Q.4: Given that the government felt that convicts may abuse the absence of a maximum permissible limit for mercy petitions, did the Supreme Court lay down any guidelines to prevent such alleged abuse or avoid such controversies in the future?

Ans: No. Any attempt to restrict the number of mercy petitions a convict can file would be patently unconstitutional.

Q.5: Did the president of India return Memon’s latest petition saying, “I have already decided your mercy petition in 2014, and that is the final order?”

Ans: No.

Q.6: If the president of India treated Memon’s latest petition as a fresh, independent petition, shouldn’t the Supreme Court of India also have treated his mercy petition the same way and granted to him 14 days, bearing in mind its judgment in Shatrughan Chauhan?

Ans: I’m going to leave this unanswered.

Q.7: While hearing the writ petition against the execution of Memon’s death warrant, Justice Anil R. Dave remarked to Memon’s lawyers, “I hope you know who you are trying to save.” On the same day, while hearing another case he remarked, “concerns in the other case appeared to be for a person who killed 257 people.” Was Memon destined to be condemned?
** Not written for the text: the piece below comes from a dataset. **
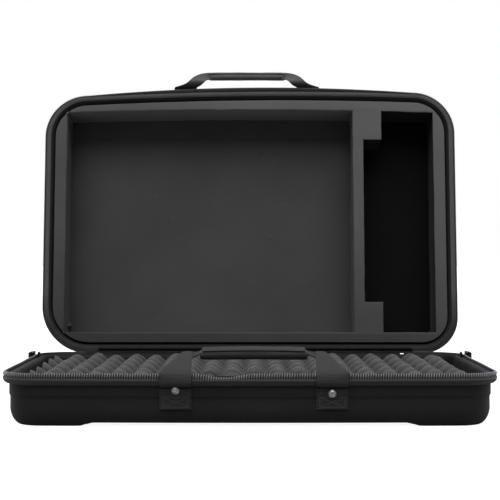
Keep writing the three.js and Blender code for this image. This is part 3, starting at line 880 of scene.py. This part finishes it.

Ans: With the greatest respect for the judiciary, such statements will definitely make people wonder if Memon had a fair chance.

Q.8: Was justice served by the fact that the court sat at 3.30 am or denied because a technicality took away 14 days from Memon?

Ans: I’ll leave this unanswered as well.

On 30 July 2015, at 5 am, the hearing for Yakub Memon’s plea was concluded against his favour. By 7:01 am, two hours later he had been executed and declared dead. Memon is the only person to have been hanged for the blasts in Mumbai.